___ Dataset extract ___

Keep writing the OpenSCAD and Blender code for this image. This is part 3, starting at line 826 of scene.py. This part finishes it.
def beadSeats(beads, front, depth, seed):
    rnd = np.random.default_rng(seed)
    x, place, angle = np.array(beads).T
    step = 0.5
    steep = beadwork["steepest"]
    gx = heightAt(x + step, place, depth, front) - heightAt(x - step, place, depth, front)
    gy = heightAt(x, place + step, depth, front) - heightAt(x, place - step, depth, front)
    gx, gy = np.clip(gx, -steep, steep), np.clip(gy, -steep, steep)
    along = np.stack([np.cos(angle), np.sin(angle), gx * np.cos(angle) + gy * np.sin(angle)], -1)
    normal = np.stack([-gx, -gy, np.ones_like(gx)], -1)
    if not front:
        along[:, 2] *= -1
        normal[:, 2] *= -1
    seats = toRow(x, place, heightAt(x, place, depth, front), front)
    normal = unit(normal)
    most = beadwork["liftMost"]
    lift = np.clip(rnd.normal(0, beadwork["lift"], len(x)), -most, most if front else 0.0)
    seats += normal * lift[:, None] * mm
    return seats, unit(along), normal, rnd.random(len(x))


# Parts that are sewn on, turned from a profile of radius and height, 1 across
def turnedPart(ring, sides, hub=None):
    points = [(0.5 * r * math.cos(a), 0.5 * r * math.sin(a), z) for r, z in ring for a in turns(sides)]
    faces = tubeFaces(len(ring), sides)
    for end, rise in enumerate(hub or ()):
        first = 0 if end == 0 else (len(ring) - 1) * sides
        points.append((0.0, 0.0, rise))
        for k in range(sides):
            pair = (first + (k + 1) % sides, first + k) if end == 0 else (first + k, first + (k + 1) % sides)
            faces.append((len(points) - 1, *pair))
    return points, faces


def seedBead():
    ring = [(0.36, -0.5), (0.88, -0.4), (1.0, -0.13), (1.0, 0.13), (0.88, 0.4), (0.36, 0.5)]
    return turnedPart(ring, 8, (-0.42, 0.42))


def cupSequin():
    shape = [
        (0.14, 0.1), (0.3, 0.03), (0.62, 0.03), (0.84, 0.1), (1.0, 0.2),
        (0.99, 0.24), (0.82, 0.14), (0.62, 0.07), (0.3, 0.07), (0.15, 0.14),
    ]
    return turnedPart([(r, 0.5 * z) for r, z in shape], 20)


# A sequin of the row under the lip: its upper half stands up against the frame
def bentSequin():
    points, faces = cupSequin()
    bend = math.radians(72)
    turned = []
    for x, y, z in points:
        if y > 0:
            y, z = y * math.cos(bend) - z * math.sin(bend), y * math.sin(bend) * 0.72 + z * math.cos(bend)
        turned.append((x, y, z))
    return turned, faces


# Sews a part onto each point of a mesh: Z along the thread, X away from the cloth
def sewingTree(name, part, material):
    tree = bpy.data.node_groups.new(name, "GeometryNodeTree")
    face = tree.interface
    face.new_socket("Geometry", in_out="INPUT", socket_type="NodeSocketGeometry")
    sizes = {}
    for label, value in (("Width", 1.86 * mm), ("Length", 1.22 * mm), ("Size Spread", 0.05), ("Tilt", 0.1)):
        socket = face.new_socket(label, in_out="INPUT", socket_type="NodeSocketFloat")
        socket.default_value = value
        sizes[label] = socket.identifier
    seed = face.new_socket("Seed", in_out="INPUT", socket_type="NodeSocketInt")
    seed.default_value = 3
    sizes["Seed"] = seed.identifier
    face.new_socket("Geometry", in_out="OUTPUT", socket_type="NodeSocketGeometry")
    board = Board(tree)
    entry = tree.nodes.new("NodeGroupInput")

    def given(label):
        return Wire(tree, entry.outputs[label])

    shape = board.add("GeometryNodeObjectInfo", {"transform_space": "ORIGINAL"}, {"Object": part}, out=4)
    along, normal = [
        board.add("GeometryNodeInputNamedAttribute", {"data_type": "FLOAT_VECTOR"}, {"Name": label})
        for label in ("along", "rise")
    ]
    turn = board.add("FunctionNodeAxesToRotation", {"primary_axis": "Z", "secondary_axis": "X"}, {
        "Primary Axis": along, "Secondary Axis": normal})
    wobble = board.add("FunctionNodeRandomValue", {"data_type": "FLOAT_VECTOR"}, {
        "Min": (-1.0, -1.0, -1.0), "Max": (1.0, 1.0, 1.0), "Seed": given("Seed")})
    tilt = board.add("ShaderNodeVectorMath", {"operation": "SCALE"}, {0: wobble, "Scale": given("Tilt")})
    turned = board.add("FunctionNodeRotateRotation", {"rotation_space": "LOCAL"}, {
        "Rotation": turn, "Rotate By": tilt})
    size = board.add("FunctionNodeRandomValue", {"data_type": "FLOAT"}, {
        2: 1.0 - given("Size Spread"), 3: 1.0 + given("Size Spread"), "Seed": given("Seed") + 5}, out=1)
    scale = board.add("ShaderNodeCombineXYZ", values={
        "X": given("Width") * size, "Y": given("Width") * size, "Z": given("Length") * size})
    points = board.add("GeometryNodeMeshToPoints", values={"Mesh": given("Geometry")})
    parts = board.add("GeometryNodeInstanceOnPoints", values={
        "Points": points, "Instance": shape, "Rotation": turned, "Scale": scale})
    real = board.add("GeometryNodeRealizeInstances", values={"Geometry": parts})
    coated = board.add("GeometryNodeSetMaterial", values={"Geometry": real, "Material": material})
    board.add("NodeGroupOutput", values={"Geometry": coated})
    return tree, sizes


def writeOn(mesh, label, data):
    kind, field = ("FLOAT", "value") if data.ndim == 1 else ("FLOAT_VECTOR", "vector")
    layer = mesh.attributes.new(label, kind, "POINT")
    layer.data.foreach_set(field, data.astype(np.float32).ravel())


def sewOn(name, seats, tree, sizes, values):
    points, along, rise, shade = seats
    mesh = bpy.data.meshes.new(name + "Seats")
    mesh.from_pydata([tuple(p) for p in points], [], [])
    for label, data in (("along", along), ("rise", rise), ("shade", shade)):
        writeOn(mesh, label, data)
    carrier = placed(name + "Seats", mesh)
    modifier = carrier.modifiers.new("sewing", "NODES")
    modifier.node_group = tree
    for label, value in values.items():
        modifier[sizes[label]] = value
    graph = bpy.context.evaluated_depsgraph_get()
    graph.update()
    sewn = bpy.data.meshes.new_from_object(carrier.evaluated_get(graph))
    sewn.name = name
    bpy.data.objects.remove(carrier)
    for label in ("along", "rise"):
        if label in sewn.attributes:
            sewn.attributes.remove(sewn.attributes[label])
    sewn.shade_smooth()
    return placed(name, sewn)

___

**Exercise details**
Write out the data exactly as it stands.

**Exercise answer**
Keep writing the OpenSCAD and Blender code for this image. This is part 3, starting at line 826 of scene.py. This part finishes it.
def beadSeats(beads, front, depth, seed):
    rnd = np.random.default_rng(seed)
    x, place, angle = np.array(beads).T
    step = 0.5
    steep = beadwork["steepest"]
    gx = heightAt(x + step, place, depth, front) - heightAt(x - step, place, depth, front)
    gy = heightAt(x, place + step, depth, front) - heightAt(x, place - step, depth, front)
    gx, gy = np.clip(gx, -steep, steep), np.clip(gy, -steep, steep)
    along = np.stack([np.cos(angle), np.sin(angle), gx * np.cos(angle) + gy * np.sin(angle)], -1)
    normal = np.stack([-gx, -gy, np.ones_like(gx)], -1)
    if not front:
        along[:, 2] *= -1
        normal[:, 2] *= -1
    seats = toRow(x, place, heightAt(x, place, depth, front), front)
    normal = unit(normal)
    most = beadwork["liftMost"]
    lift = np.clip(rnd.normal(0, beadwork["lift"], len(x)), -most, most if front else 0.0)
    seats += normal * lift[:, None] * mm
    return seats, unit(along), normal, rnd.random(len(x))


# Parts that are sewn on, turned from a profile of radius and height, 1 across
def turnedPart(ring, sides, hub=None):
    points = [(0.5 * r * math.cos(a), 0.5 * r * math.sin(a), z) for r, z in ring for a in turns(sides)]
    faces = tubeFaces(len(ring), sides)
    for end, rise in enumerate(hub or ()):
        first = 0 if end == 0 else (len(ring) - 1) * sides
        points.append((0.0, 0.0, rise))
        for k in range(sides):
            pair = (first + (k + 1) % sides, first + k) if end == 0 else (first + k, first + (k + 1) % sides)
            faces.append((len(points) - 1, *pair))
    return points, faces


def seedBead():
    ring = [(0.36, -0.5), (0.88, -0.4), (1.0, -0.13), (1.0, 0.13), (0.88, 0.4), (0.36, 0.5)]
    return turnedPart(ring, 8, (-0.42, 0.42))


def cupSequin():
    shape = [
        (0.14, 0.1), (0.3, 0.03), (0.62, 0.03), (0.84, 0.1), (1.0, 0.2),
        (0.99, 0.24), (0.82, 0.14), (0.62, 0.07), (0.3, 0.07), (0.15, 0.14),
    ]
    return turnedPart([(r, 0.5 * z) for r, z in shape], 20)


# A sequin of the row under the lip: its upper half stands up against the frame
def bentSequin():
    points, faces = cupSequin()
    bend = math.radians(72)
    turned = []
    for x, y, z in points:
        if y > 0:
            y, z = y * math.cos(bend) - z * math.sin(bend), y * math.sin(bend) * 0.72 + z * math.cos(bend)
        turned.append((x, y, z))
    return turned, faces


# Sews a part onto each point of a mesh: Z along the thread, X away from the cloth
def sewingTree(name, part, material):
    tree = bpy.data.node_groups.new(name, "GeometryNodeTree")
    face = tree.interface
    face.new_socket("Geometry", in_out="INPUT", socket_type="NodeSocketGeometry")
    sizes = {}
    for label, value in (("Width", 1.86 * mm), ("Length", 1.22 * mm), ("Size Spread", 0.05), ("Tilt", 0.1)):
        socket = face.new_socket(label, in_out="INPUT", socket_type="NodeSocketFloat")
        socket.default_value = value
        sizes[label] = socket.identifier
    seed = face.new_socket("Seed", in_out="INPUT", socket_type="NodeSocketInt")
    seed.default_value = 3
    sizes["Seed"] = seed.identifier
    face.new_socket("Geometry", in_out="OUTPUT", socket_type="NodeSocketGeometry")
    board = Board(tree)
    entry = tree.nodes.new("NodeGroupInput")

    def given(label):
        return Wire(tree, entry.outputs[label])

    shape = board.add("GeometryNodeObjectInfo", {"transform_space": "ORIGINAL"}, {"Object": part}, out=4)
    along, normal = [
        board.add("GeometryNodeInputNamedAttribute", {"data_type": "FLOAT_VECTOR"}, {"Name": label})
        for label in ("along", "rise")
    ]
    turn = board.add("FunctionNodeAxesToRotation", {"primary_axis": "Z", "secondary_axis": "X"}, {
        "Primary Axis": along, "Secondary Axis": normal})
    wobble = board.add("FunctionNodeRandomValue", {"data_type": "FLOAT_VECTOR"}, {
        "Min": (-1.0, -1.0, -1.0), "Max": (1.0, 1.0, 1.0), "Seed": given("Seed")})
    tilt = board.add("ShaderNodeVectorMath", {"operation": "SCALE"}, {0: wobble, "Scale": given("Tilt")})
    turned = board.add("FunctionNodeRotateRotation", {"rotation_space": "LOCAL"}, {
        "Rotation": turn, "Rotate By": tilt})
    size = board.add("FunctionNodeRandomValue", {"data_type": "FLOAT"}, {
        2: 1.0 - given("Size Spread"), 3: 1.0 + given("Size Spread"), "Seed": given("Seed") + 5}, out=1)
    scale = board.add("ShaderNodeCombineXYZ", values={
        "X": given("Width") * size, "Y": given("Width") * size, "Z": given("Length") * size})
    points = board.add("GeometryNodeMeshToPoints", values={"Mesh": given("Geometry")})
    parts = board.add("GeometryNodeInstanceOnPoints", values={
        "Points": points, "Instance": shape, "Rotation": turned, "Scale": scale})
    real = board.add("GeometryNodeRealizeInstances", values={"Geometry": parts})
    coated = board.add("GeometryNodeSetMaterial", values={"Geometry": real, "Material": material})
    board.add("NodeGroupOutput", values={"Geometry": coated})
    return tree, sizes


def writeOn(mesh, label, data):
    kind, field = ("FLOAT", "value") if data.ndim == 1 else ("FLOAT_VECTOR", "vector")
    layer = mesh.attributes.new(label, kind, "POINT")
    layer.data.foreach_set(field, data.astype(np.float32).ravel())


def sewOn(name, seats, tree, sizes, values):
    points, along, rise, shade = seats
    mesh = bpy.data.meshes.new(name + "Seats")
    mesh.from_pydata([tuple(p) for p in points], [], [])
    for label, data in (("along", along), ("rise", rise), ("shade", shade)):
        writeOn(mesh, label, data)
    carrier = placed(name + "Seats", mesh)
    modifier = carrier.modifiers.new("sewing", "NODES")
    modifier.node_group = tree
    for label, value in values.items():
        modifier[sizes[label]] = value
    graph = bpy.context.evaluated_depsgraph_get()
    graph.update()
    sewn = bpy.data.meshes.new_from_object(carrier.evaluated_get(graph))
    sewn.name = name
    bpy.data.objects.remove(carrier)
    for label in ("along", "rise"):
        if label in sewn.attributes:
            sewn.attributes.remove(sewn.attributes[label])
    sewn.shade_smooth()
    return placed(name, sewn)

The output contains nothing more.